Six months ago, the team had finished opening 4 new stores, capping what was one of Ye Olde's most aggressive expansions ever. The first quarter of operations had just ended for all of the four new stores but the team really couldn't celebrate. Topping the agenda that morning was the strange increase in food costs occurring at all four of the company's newest stores.

The first to alert the team to the problem was Anita Knighton, the Chief Financial Officer of the firm. She had noticed that overall receipts were not covering the costs at each of the new stores. Anita prepared a memo to Carl Parker, the President of Ye Olde, outlining the first quarter's results at each of the new stores and included a table showing historical averages. Carl read the memo and then shared it with the rest of his management team prior to the meeting.

View the financials memo. Click the icon to see the memo in PDF format. (78 KB)

John Herrington, the company's VP for Store Operations, and Michael Denton, Ye Olde's purchasing VP, got together immediately after receiving the memo. The two of them had worked together closely over the past few months as the four new stores opened. Combined, the four new stores had cost Ye Olde over $30,000,000 to build and bring on-line. Neither John nor Michael, the biggest supporters of the expansion, wanted to see any failures.

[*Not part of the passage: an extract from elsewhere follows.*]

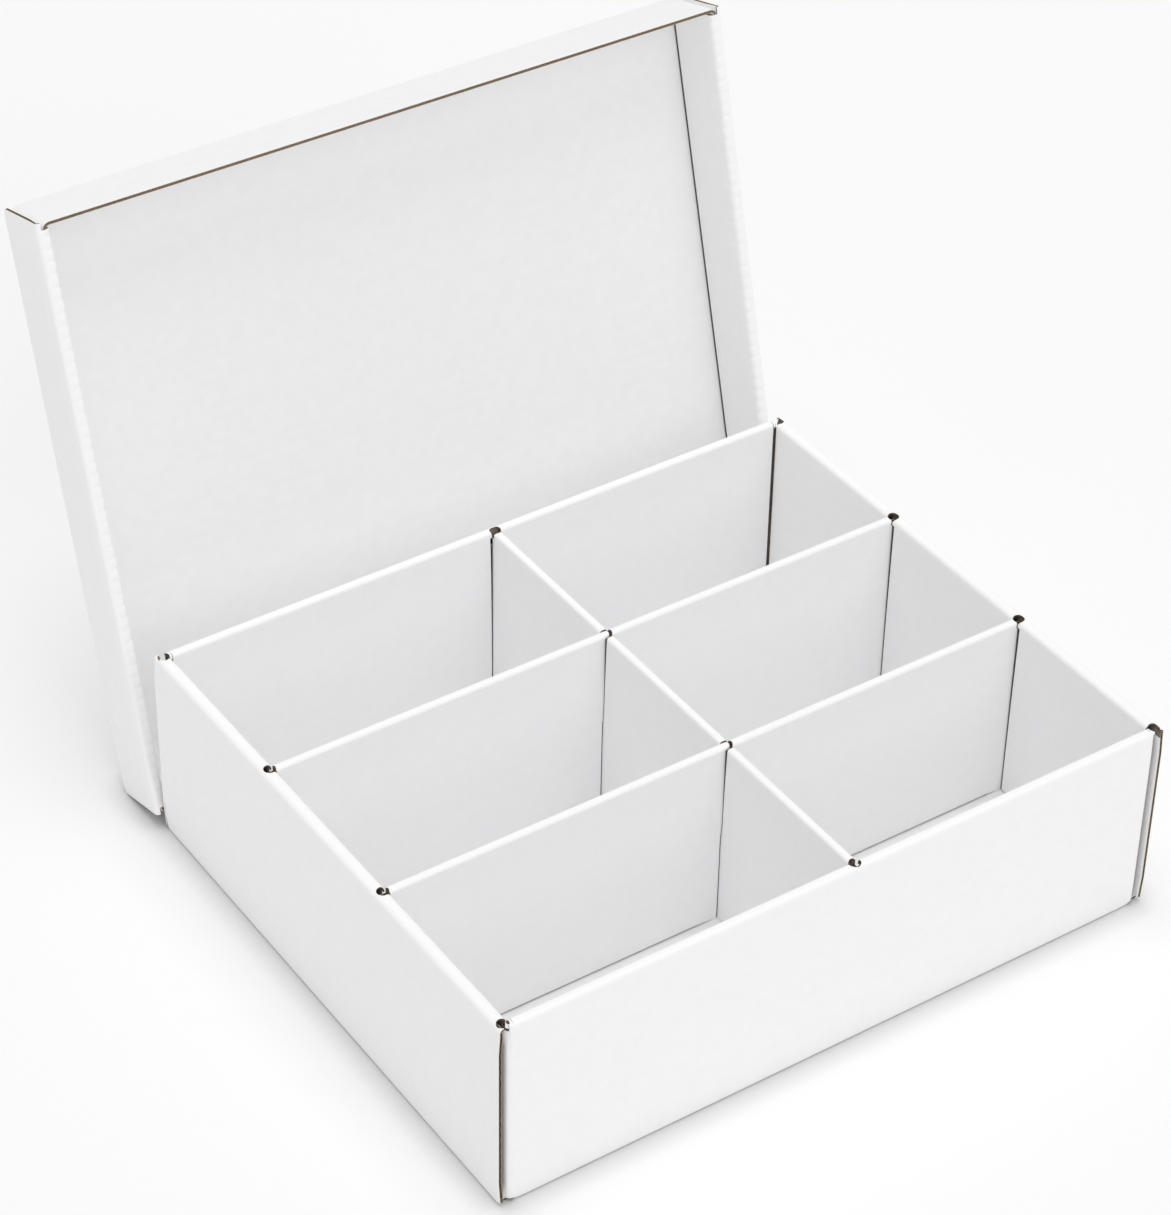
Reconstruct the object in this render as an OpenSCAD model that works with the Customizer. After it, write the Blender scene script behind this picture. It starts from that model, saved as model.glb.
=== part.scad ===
// Trading card storage box of folded corrugated card: a tray with rolled double walls,
// three folded dividers that make six compartments, and a lift-off lid.
// X runs along the long side, +Y to the rear, where the lid stands, and +Z up.
// The origin is at the middle of the tray's underside.

/* [Tray] */
// length of the tray along X
base_l = 358; // [330:2:400]
// width of the tray along Y
base_w = 294; // [270:2:330]
// height of the tray to the top of its rims
base_h = 105; // [85:1:125]
// thickness of a long wall, of two plies
long_wall_t = 4.6; // [4.5:0.1:5.4]
// thickness of a short wall, of two plies with the corner tab between them
short_wall_t = 6.4; // [6.3:0.1:7.2]
// length of the corner tabs inside the short walls
tab_l = 70; // [40:1:75]

/* [Card] */
// thickness of the corrugated card
board_t = 2; // [1.8:0.05:2.05]
// inside radius of the creased folds
fold_r = 0.2; // [0.1:0.05:0.25]
// outer radius of the looser upright folds into the corner tabs
bend_r = 4.2; // [3.4:0.1:4.2]
// outer radius of the two tight creases in the rim of a long wall or divider
rim_r = 1.6; // [1.2:0.1:1.8]

/* [Compartments] */
// shift of the centre divider from the middle of the tray
centre_shift = 6; // [-10:1:10]
// shift of the two row dividers from rows of equal width
row_shift = 0; // [-4:1:4]
// thickness of a folded divider
divider_t = 4.2; // [4.2:0.05:4.4]
// clearance of a divider in the slots and slits that hold it
slot_fit = 0.4; // [0.3:0.1:0.8]

/* [Punched reliefs] */
// radius of the holes punched where the rolled rims meet
relief_r = 2.9; // [2.6:0.1:3]
// depth of these holes below the top of the rims
relief_d = 3.4; // [3:0.1:4]
// distance of a relief's middle outside the inner face of a long wall
relief_back = 1.2; // [0.6:0.1:1.4]
// reach of the corner relief from the outer face of the short wall
corner_relief_x = 3.4; // [3.2:0.1:3.8]
// reach of the corner relief from the outer face of the long wall
corner_relief_y = 3; // [2.6:0.1:3.2]
// distance of the end of a long wall's rim from the outer face of the short wall
corner_rim = 5; // [4.8:0.1:6]
// height of a short wall's rim above the corner tabs
corner_drop = 4; // [3:0.5:6]

/* [Flaps and locks] */
// gap at the ends of the inner flaps
flap_gap = 0.8; // [0.6:0.1:1.2]
// gap below the inner flaps
flap_rise = 0.4; // [0.3:0.1:0.6]
// clearance of a corner tab in a short wall and above the floor
tab_fit = 0.2; // [0.15:0.05:0.25]
// width of a lock tab along its flap
lock_w = 32; // [20:1:50]
// clearance of a lock tab in its floor slot
lock_fit = 0.1; // [0.05:0.05:0.15]
// height of a lock tab's end above the underside
lock_rise = 0.2; // [0.1:0.1:0.5]

/* [Lid] */
// depth of the lid, from its top panel's face to its rim
lid_d = 36; // [26:1:50]
// clearance all round between the tray and the lid's walls
lid_fit = 0.8; // [0.6:0.1:1.5]
// thickness of the lid's double end walls
lid_end_t = 6.4; // [6.3:0.1:7.2]
// length of the lid's corner tabs
lid_tab_l = 60; // [30:1:100]
// gap between the lid's inner flaps and its top panel
lid_seam = 0.9; // [0.5:0.1:1.2]
// gap between the ends of the lid's rolled rims and its long walls
lid_flap_gap = 1.4; // [1.4:0.1:2]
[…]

While Anita had been thorough in preparing the numbers, she had offered little in the way of analysis. John and Michael decided that the best way to get to the bottom of the problem was to look more closely at what the numbers were saying. They first noticed that the biggest area of cost escalation was in "Materials - Food." Over the course of that first quarter, food costs had outstripped average historical food costs by nearly 15%. They also noted that "Payroll - Overtime Costs" was up by 5%, and that "Materials - Serving Equipment" was up by 7%.

The two first compared the numbers of the four new stores against existing store numbers to see if it was a problem unique to just the new stores or if it was a system wide problem. No luck. Existing store numbers were actually below the historical averages in most cases and right at average in almost all the rest. Those stores that were above average were only moderately so, and only in a single category, not in three or more like the new stores.

The two then looked at external factors, such as inflation and the cost of raw materials. At the same time, they checked to make sure that their purchasing was being done to company standards, that all discounts were being applied and taken, and that the suppliers were honoring the bulk buying agreements. Their digging found little evidence to suggest that any of these items were the source of the rising costs. As they continued to look at the numbers, the overtime costs really began to bother them and so they decided to talk to the Store Managers to see what was going on.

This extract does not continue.